Archaeological studies of the Canaanite city of Shechem found a medium sized royal stronghold, which was not particularly important.  The textual evidence from the tablets reveals a large, flourishing city, powerful and important, wielding considerable influence over the entire region.  
Excavation at the site of Lachish produced only meager finds.  The tablets speak of the city as the seat of three different rulers and was ranked alongside Gezer and Ashkelon as a regional power.
From the evidence uncovered, we would conclude that Gezer was at best, an unimportant city-state, yet the textual record indicates that it was one of the leading Canaanite city-states involved in important alliances with prominent regional governments.  
The northern Canaanite city of Megiddo is one of the most studied sites in the Mideast.  The excavations have been rewarding and a rich archaeological record has been revealed. However, the archaeologists have concluded that the city was unwalled and unfortified during this time period.  On the other hand, the tablets describe this city as heavily fortified and walled.  

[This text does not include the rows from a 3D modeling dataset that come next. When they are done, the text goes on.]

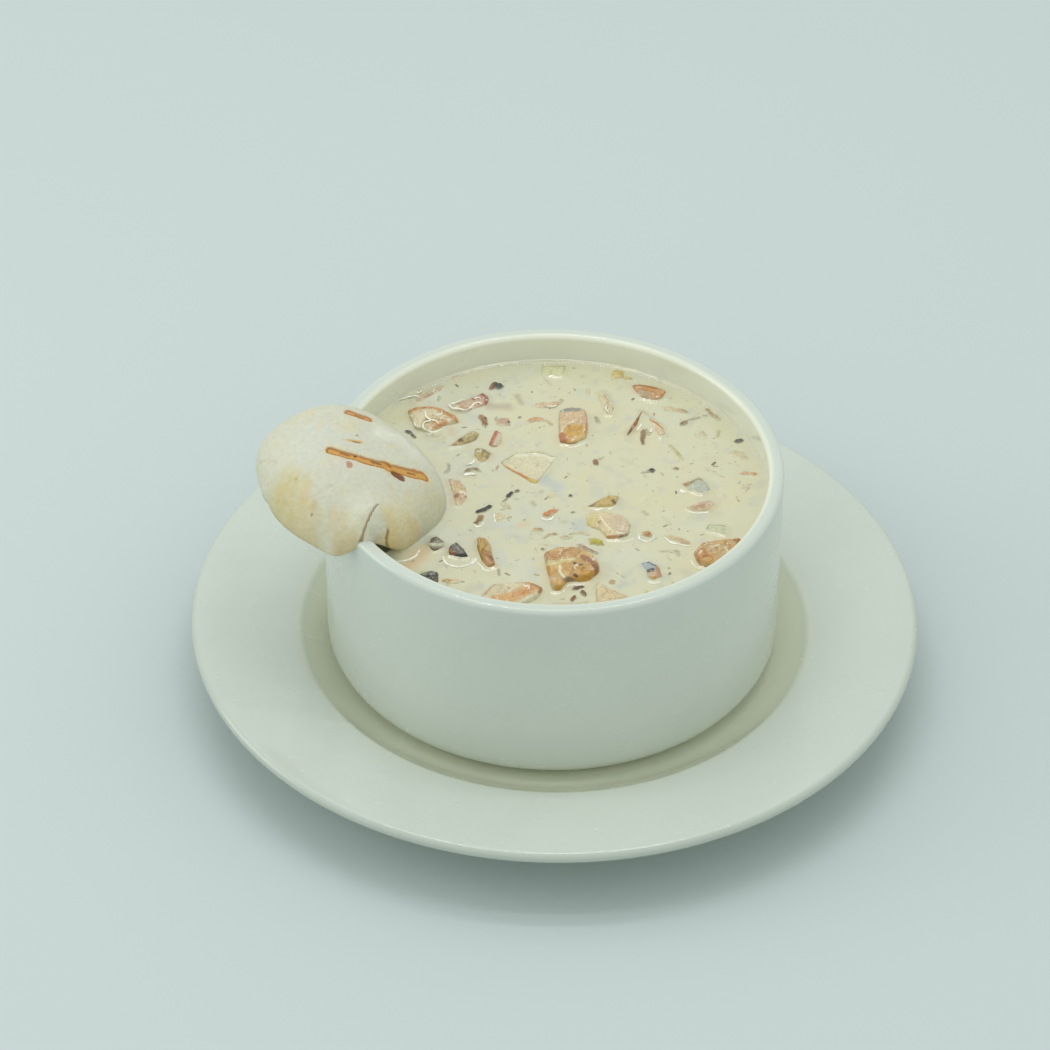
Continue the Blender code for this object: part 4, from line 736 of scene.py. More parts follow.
def path_distance(x, y, path):
    """Distance in plan from points to a path of straight stretches."""
    best = np.full(x.shape, 1e9)
    for (x0, y0), (x1, y1) in zip(path, path[1:]):
        dx, dy = x1 - x0, y1 - y0
        along = np.clip(((x - x0) * dx + (y - y0) * dy) / (dx * dx + dy * dy + 1e-12), 0, 1)
        best = np.minimum(best, (x - x0 - along * dx) ** 2 + (y - y0 - along * dy) ** 2)
    return np.sqrt(best)


def outline_distance(x, y, outline):
    """Distance in plan from points to a closed outline, negative inside."""
    away = path_distance(x, y, np.vstack([outline, outline[:1]]))
    inside = np.zeros(x.shape, bool)
    for (x0, y0), (x1, y1) in zip(outline, np.roll(outline, -1, axis=0)):
        crosses = (y0 > y) != (y1 > y)
        inside ^= crosses & (x < (x1 - x0) * (y - y0) / (y1 - y0 + 1e-12) + x0)
    return np.where(inside, -away, away)


def paint(x, y, colours, heights, marks, softness, spread=0.1, ragged=0.3, surface=None):
    """Lays marks over the colours and heights. Wide marks have softer and more ragged edges than narrow ones.

    The raggedness is laid out on the surface's own map where one is given, and otherwise in plan.
    """
    map_x, map_y = surface or (x, y)
    shift_x = ragged * noise(map_x, map_y, 1.3, 301)
    shift_y = ragged * noise(map_x, map_y, 1.3, 302)
    drift = 3 * ragged * noise(map_x, map_y, 4.0, 304) if surface else 0 * x
    for width, colour, path, strength, relief in marks:
        places = np.asarray(path if len(path) > 1 else path * 2, float)
        if len(places) > 2:
            places = spline(places, False, 4)
        low = places.min(axis=0) - width - 1
        high = places.max(axis=0) + width + 1
        near = (x > low[0]) & (x < high[0]) & (y > low[1]) & (y < high[1])
        if not near.any():
            continue
        wide = max(width - 2.4, 0.0)
        share = min(1.0, width / 3)
        broad = min(1.0, wide / 2)
        away = path_distance(x[near] + share * shift_x[near] + broad * drift[near],
                             y[near] + share * shift_y[near] + broad * drift[near], places)
        edge = min(softness + spread * width, 0.5 * width)
        weight = 1 - smooth(width / 2 - edge, width / 2 + edge, away)
        mottle = noise(map_x[near], map_y[near], 1.8, 303) * broad
        weight = np.clip(weight * (1 + 0.6 * mottle), 0, 1)
        colours[near] = mixed(colours[near], colour, weight * strength)
        heights[near] = heights[near] + relief * weight
    return colours, heights


# Meshes

def mesh_object(name, points, faces, material, colours=None):
    """A mesh object in the scene from points in millimetres, smooth, with its colours at the points."""
    mesh = bpy.data.meshes.new(name)
    mesh.from_pydata((np.asarray(points) * MM).tolist(), [], faces)
    mesh.shade_smooth()
    if colours is not None:
        tint = mesh.attributes.new("tint", "FLOAT_COLOR", "POINT")
        rgba = np.ones((len(points), 4))
        rgba[:, :3] = np.clip(colours, 0, 1)
        tint.data.foreach_set("color", rgba.ravel())
    obj = bpy.data.objects.new(name, mesh)
    bpy.context.scene.collection.objects.link(obj)
    mesh.materials.append(material)
    return obj


def tube_faces(rows, columns, closed=False):
    """Quads between rings of points, and a face over either end; closed joins the last ring to the first."""
    faces = []
    for i in range(rows if closed else rows - 1):
        a = i * columns
        b = (i + 1) % rows * columns
        for j in range(columns):
            k = (j + 1) % columns
            faces.append((a + j, b + j, b + k, a + k))
    if not closed:
        last = (rows - 1) * columns
        faces.append(tuple(range(columns)))
        faces.append(tuple(last + j for j in reversed(range(columns))))
    return faces


def join(name, parts, material):
    """One piece from several sets of points, faces and colours."""
    points, faces, colours = [], [], []
    start = 0
    for part_points, part_faces, part_colours in parts:
        points.append(part_points)
        colours.append(part_colours)
        faces += [tuple(start + i for i in face) for face in part_faces]
        start += len(part_points)
    return mesh_object(name, np.vstack(points), faces, material, np.vstack(colours))


def belongs(obj, slot, *nodes):
    """The piece rides on the one body and stands for its nodes."""
    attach(obj, "root")
    if nodes:
        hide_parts(*nodes)


# Materials

def new_material(name):
    material = bpy.data.materials.new(name)
    material.use_nodes = True
    return material, material.node_tree, material.node_tree.nodes["Principled BSDF"]


def noise_node(tree, scale):
    place = tree.nodes.new("ShaderNodeTexCoord")
    node = tree.nodes.new("ShaderNodeTexNoise")
    node.inputs["Scale"].default_value = scale
    node.inputs["Detail"].default_value = NOISE_DETAIL
    node.inputs["Roughness"].default_value = NOISE_ROUGHNESS
    tree.links.new(place.outputs["Object"], node.inputs["Vector"])
    return node


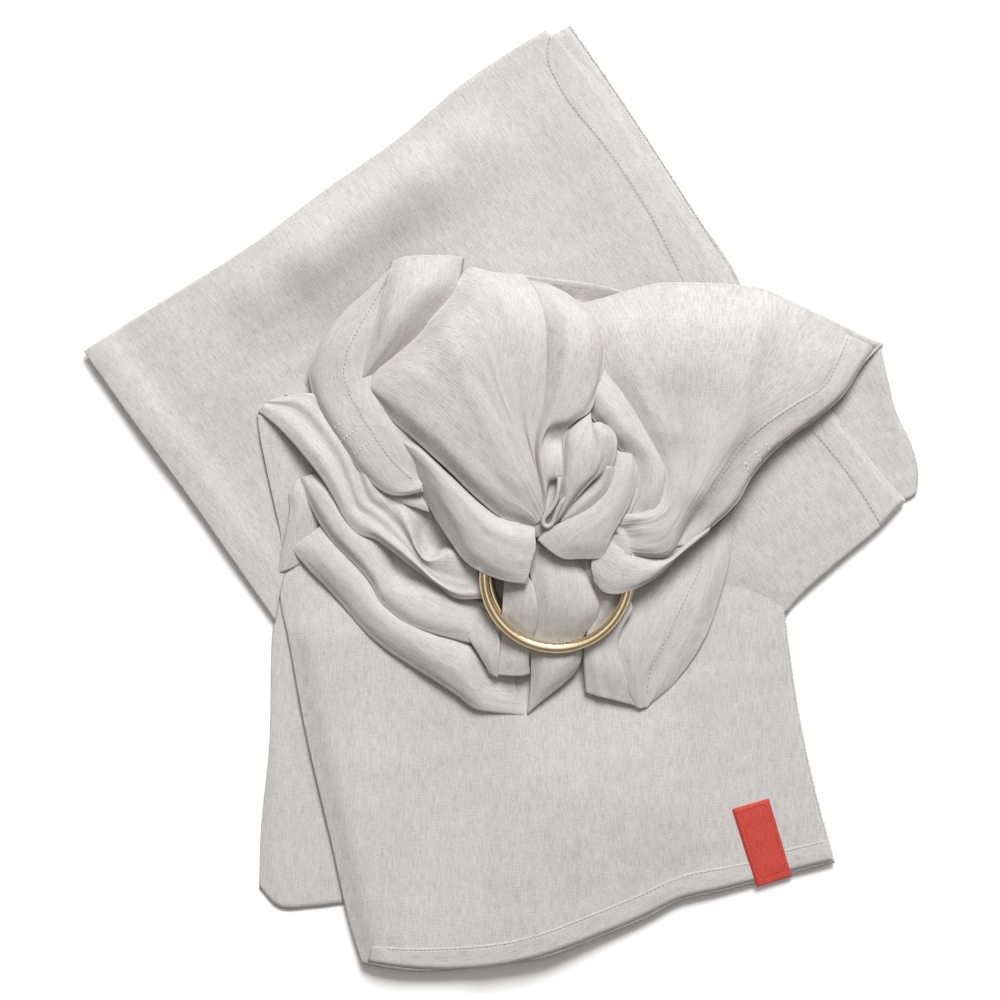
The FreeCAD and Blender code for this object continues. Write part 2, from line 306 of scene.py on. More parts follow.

During this time period, Egypt ruled over Canaan and established six government centers in the conquered territory.  They had extensive contact with the Canaanite rulers and their armies passed through, or were stationed in Canaan.  Yet there has been very little archaeological evidence uncovered that would reveal an Egyptian presence there.  Only the tablets reveal that these events did occur.  

From these examples we can conclude that archaeological evidence is at best partial and fragmentary.  When we read an archaeological study, it is not safe to assume that we have the complete picture.  Wherever possible, written records should be used alongside the scientific evidence.  Where these records conflict, it is very likely that the written record is correct and should be given precedence.  To give too much credence to partial evidence is to look through a glass darkly, to use Paul's phrase.  The vision of the past is obscured.